Now, this explanation is incomplete, since there are other factors to consider, and other axes of spin and force, that impact what a breaking ball ultimately becomes. For example, some breaking pitches with high active spin get called sliders (Chaz Roe) and some breaking pitches with low active spin are classified as curves (Nick Anderson), but for the purposes of Fairbanks, this is a good working definition.

With that said, coinciding with his mechanical adjustments come an increase in active spin.

Pete Fairbanks Slider Active Spin

Year Pitch Active Spin Vertical Break (in) vs Avg Horizontal Break (in) vs Avg
Year Pitch Active Spin Vertical Break (in) vs Avg Horizontal Break (in) vs Avg
2019 Slider 25.0% 34.5 3.6 4.0 0.6
2020 Slider 32.6% 40.7 5.1 2.8 0.5

It’s a small increase, but combined with his higher release point and better extension, and with lower velocity, it becomes more significant.
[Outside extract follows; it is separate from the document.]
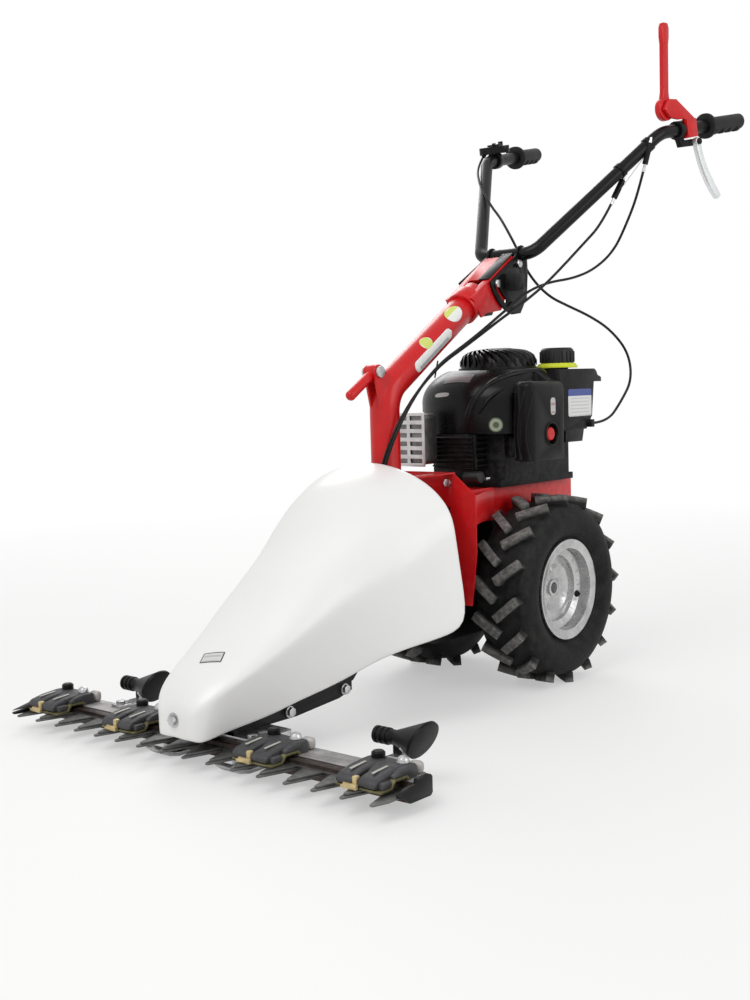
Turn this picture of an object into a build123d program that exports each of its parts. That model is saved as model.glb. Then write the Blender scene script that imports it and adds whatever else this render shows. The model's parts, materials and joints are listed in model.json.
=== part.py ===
from build123d import *
import os
from math import cos, radians, sin, tan

os.makedirs("parts", exist_ok=True)

# Two-wheeled brush mower with a reciprocating cutter bar ahead of its wheels.
# Millimetres. Forward is -Y, the machine's left is +X, the ground is z = 0,
# and the origin is on the ground under the middle of the whole machine.

# ---------------------------------------------------------------- overall layout
BAR_REACH = 778.0          # cutter teeth ahead of the axle
GRIP_REACH = 545.0         # grips' rear rims behind the axle
AXLE_Y = (BAR_REACH - GRIP_REACH) / 2
GRIP_END_Y = AXLE_Y + GRIP_REACH - 4.0
RUN = 0.05                 # radial running clearance of a shaft in its bore
GAP = 0.3                  # clearance beside a moving or curved face
SHEET = 3.0                # pressed steel sheet

# hexagon bolts
BOLT_R = 4.0
HEAD_R = 7.5
HEAD_HIGH = 5.3

# wheels
WHEEL_R = 168.0
TRACK = 250.0
LUG_HEIGHT = 12.0
LUG_COUNT = 16
LUG_WIDTH = 15.0
TREAD_HALF = 45.0
TYRE_HALF = 57.0
TYRE_WALL = 8.0
RIM_R = 89.0
RIM_HALF = 47.0
BEAD_R = 76.0
DISC_DEPTH = 37.0
AXLE_R = 10.0
HUB_R = 15.0
AXLE_Z = WHEEL_R

# engine deck and gearbox
DECK_Z = 352.0
DECK_HALF = 64.0
DECK_FRONT = AXLE_Y - 140.0
DECK_REAR = AXLE_Y + 182.0
DECK_SHEET = 4.0
DECK_DEPTH = 58.0
GEARBOX_HALF = 48.0
GEARBOX_FRONT = AXLE_Y - 342.0
GEARBOX_REAR = AXLE_Y + 62.0
GEARBOX_TOP = 326.0
GEARBOX_BASE = 96.0
GEARBOX_WALL = 8.0

# steering column and its head
COLUMN_R = 25.0
COLUMN_WALL = 3.0
COLUMN_Y = AXLE_Y - 290.0
BEND_Z = 526.0
COLUMN_RAKE = 33.0
COLUMN_BEND_R = 62.0
FOOT_BOLT = 34.0
PIVOT_Y = AXLE_Y + 60.0
CHEEK_HALF = 30.0
CHEEK = 4.0
LOCK_REACH = 80.0
HEAD_BOLT_R = 4.0

# handlebar
BAR_TUBE_R = 12.0
CROSS_HALF = 59.0
CROSS_Y = AXLE_Y + 73.0
CROSS_Z = 772.0
ARM_HALF = 200.0
ARM_Y = AXLE_Y + 297.0
ARM_Z = 995.0
GRIP_HALF = 241.0
GRIP_END_Z = 1043.0
BAR_BEND_R = 62.0
CROSS_BEND_R = 32.0
GRIP_R = 15.0
FLANGE_R = 24.0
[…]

With the added active spin, so comes added downward Magnus effect. The higher release point and extension create a sharper original downward vector for the pitch. The lower velocity gives gravity more time to act on the pitch.

In total, every small change Fairbanks has made has caused the ball to fall quicker by the time it reaches the batter. And the increased drop in the slider has crated greater separation from the fastball.

To further illustrate the difference, here are sliders from each year overlayed with his current fastball.

First, 2019.

Next, 2020, overlayed with the same fastball.

The whole story lives within these two gifs.


When Pete Fairbanks came to Tampa Bay, the Rays knew what they were getting — a high-octane fastball and a wipeout slider. Still, it seems that he, the Rays coaching staff, or a combination of the two felt there were improvements to be made.

On the surface, he has added movement, thanks to some mechanical adjustments as well increased active spin and a small decrease in velocity. Underneath the surface, the changes in movement and velocity have created separation from his fastball, making it a much improved pitch combination.

And the result of that work is that Fairbanks has emerged as a reliable high leverage arm for the Rays.